On Mon, Jan 28, 2019, 8:41 AM Philip Homburg <philip.homburg@ripe.net wrote:
On 2019/01/28 14:33 , Rami Al-Dalky wrote:
> When I tried to create a DNS measurement, I found that the only way to
> send DNS query with option is to set default_client_subnet to True.
> However, by setting this option, a DNS query will be sent with 0.0.0.0/0
> <http://0.0.0.0/0> as client subnet. 
>
> Is there a reason why ECS is implemented that way? If it for privacy
> issue, the RFC recommends to sent the client IP with /24 prefix for IPv4
> and /56 for IPv6 to preserve the privacy.

Let me point out that we chose 0.0.0.0/0 to avoid all privacy issues.
The recommendation just reduces privacy issues.

Right. However, recursive resolvers already have access to end-user IP address and there is no evidence whether or not they preserve the privacy of those queries (by sharing them with third party). If we talk about preserve the end-user privacy from Auth.
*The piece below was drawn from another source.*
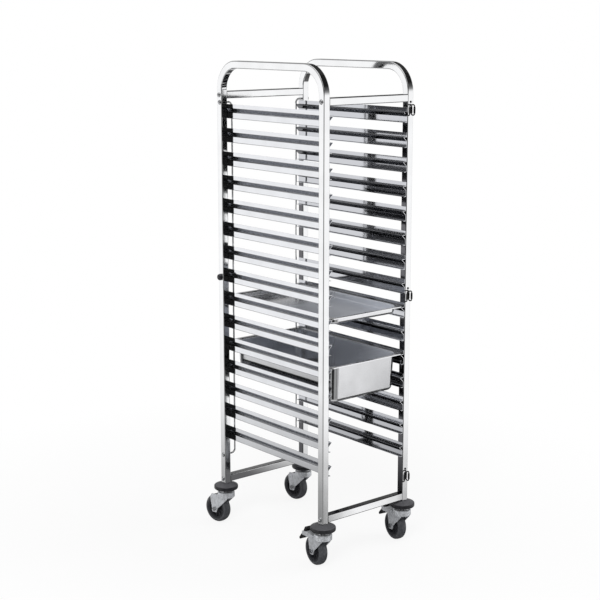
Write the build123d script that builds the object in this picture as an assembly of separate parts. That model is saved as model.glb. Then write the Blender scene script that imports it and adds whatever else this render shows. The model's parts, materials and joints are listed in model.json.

DNS, those clients will eventually contact the content server (for instance, HTTP server) which would have access to the end-user IP. So there an arguement that someone can make.

If we talk about the privacy of the probes, I can't see how sending the probe's /24 would violate the privacy of the probes (anyone can harvest the public IP addresses of the probes).

At the same time, it was not clear to us what additional benefit it
would bring to RIPE Atlas measurements to include longer prefixes. In
particular, we assumed that the main purpose of this option would be to
measure interference by firewalls or other middle boxes.

One could study the behavior of different components in DNS ecosystem (for instance, recursive resolvers or Auth. DNS) with this option.